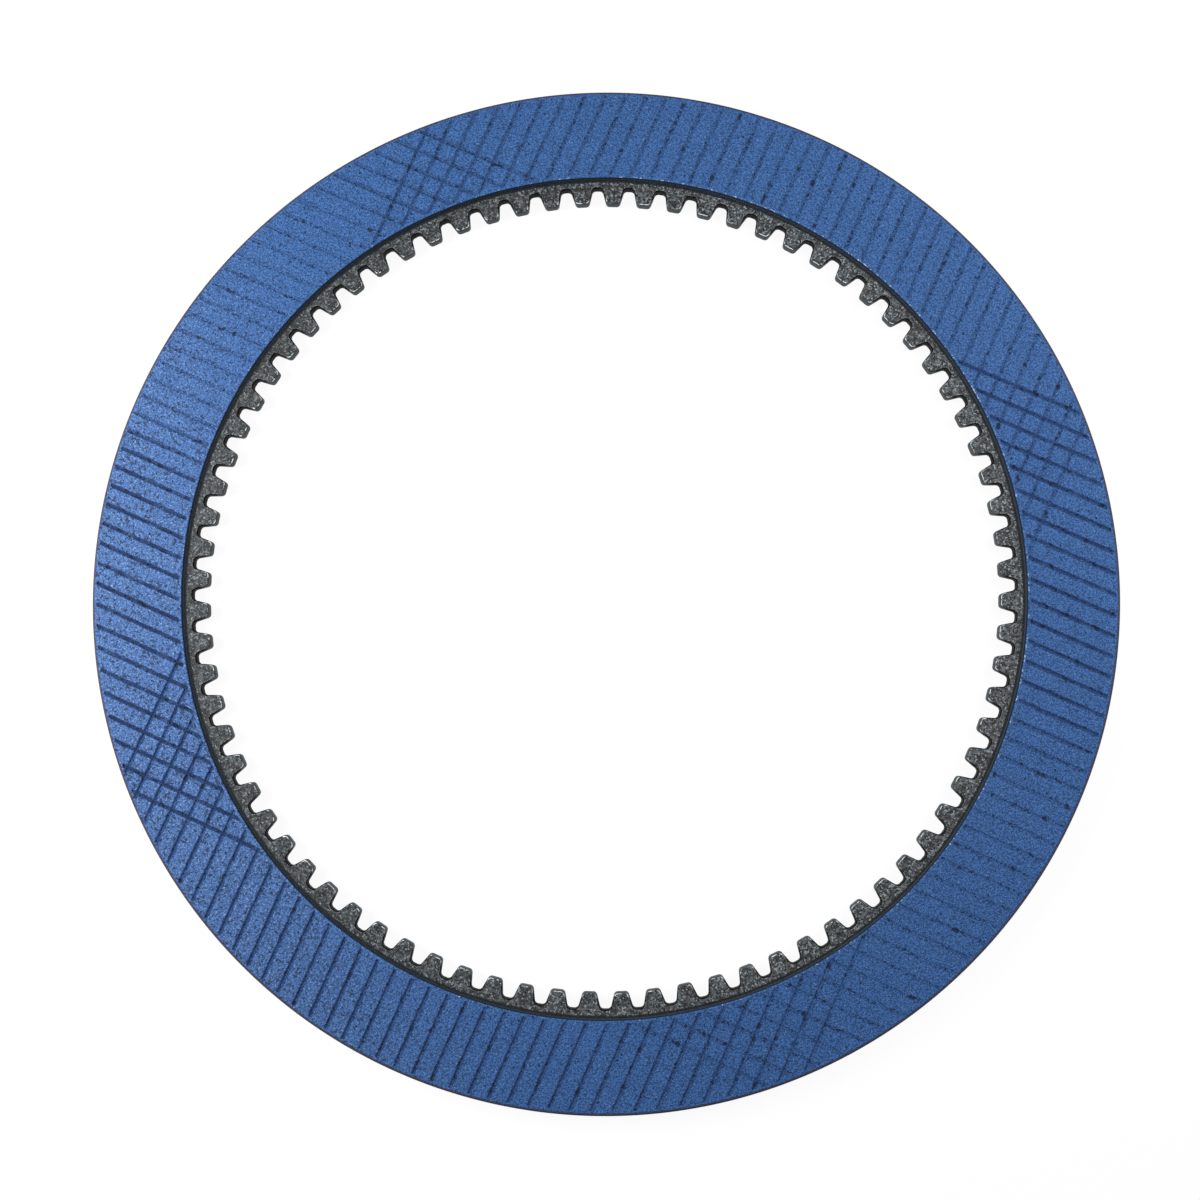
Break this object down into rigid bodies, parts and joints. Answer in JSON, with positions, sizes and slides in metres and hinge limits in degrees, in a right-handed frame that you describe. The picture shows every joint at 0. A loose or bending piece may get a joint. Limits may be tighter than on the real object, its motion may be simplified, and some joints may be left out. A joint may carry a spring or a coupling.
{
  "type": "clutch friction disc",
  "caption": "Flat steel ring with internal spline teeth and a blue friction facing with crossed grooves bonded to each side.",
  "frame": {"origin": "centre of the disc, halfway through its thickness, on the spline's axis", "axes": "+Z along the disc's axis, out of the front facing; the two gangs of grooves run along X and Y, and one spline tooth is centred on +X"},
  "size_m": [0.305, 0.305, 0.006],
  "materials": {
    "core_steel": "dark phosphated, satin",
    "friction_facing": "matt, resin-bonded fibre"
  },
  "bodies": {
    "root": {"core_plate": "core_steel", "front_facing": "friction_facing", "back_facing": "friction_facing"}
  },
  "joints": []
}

- REQUEST -
Output the full listing without altering anything.

- RIGHT ANSWER -
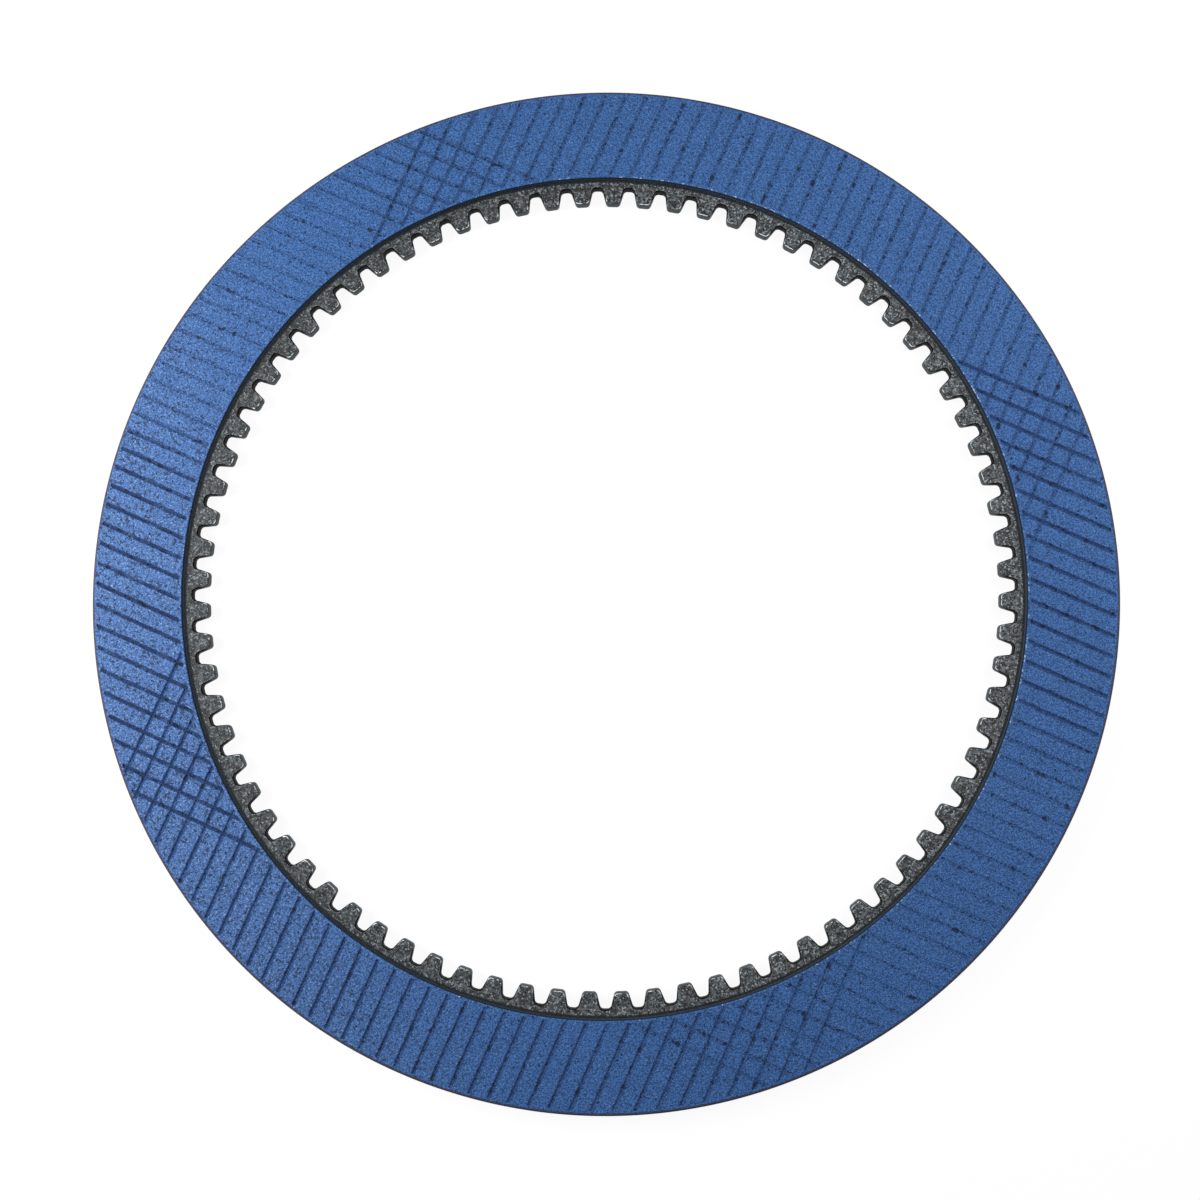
Break this object down into rigid bodies, parts and joints. Answer in JSON, with positions, sizes and slides in metres and hinge limits in degrees, in a right-handed frame that you describe. The picture shows every joint at 0. A loose or bending piece may get a joint. Limits may be tighter than on the real object, its motion may be simplified, and some joints may be left out. A joint may carry a spring or a coupling.
{
  "type": "clutch friction disc",
  "caption": "Flat steel ring with internal spline teeth and a blue friction facing with crossed grooves bonded to each side.",
  "frame": {"origin": "centre of the disc, halfway through its thickness, on the spline's axis", "axes": "+Z along the disc's axis, out of the front facing; the two gangs of grooves run along X and Y, and one spline tooth is centred on +X"},
  "size_m": [0.305, 0.305, 0.006],
  "materials": {
    "core_steel": "dark phosphated, satin",
    "friction_facing": "matt, resin-bonded fibre"
  },
  "bodies": {
    "root": {"core_plate": "core_steel", "front_facing": "friction_facing", "back_facing": "friction_facing"}
  },
  "joints": []
}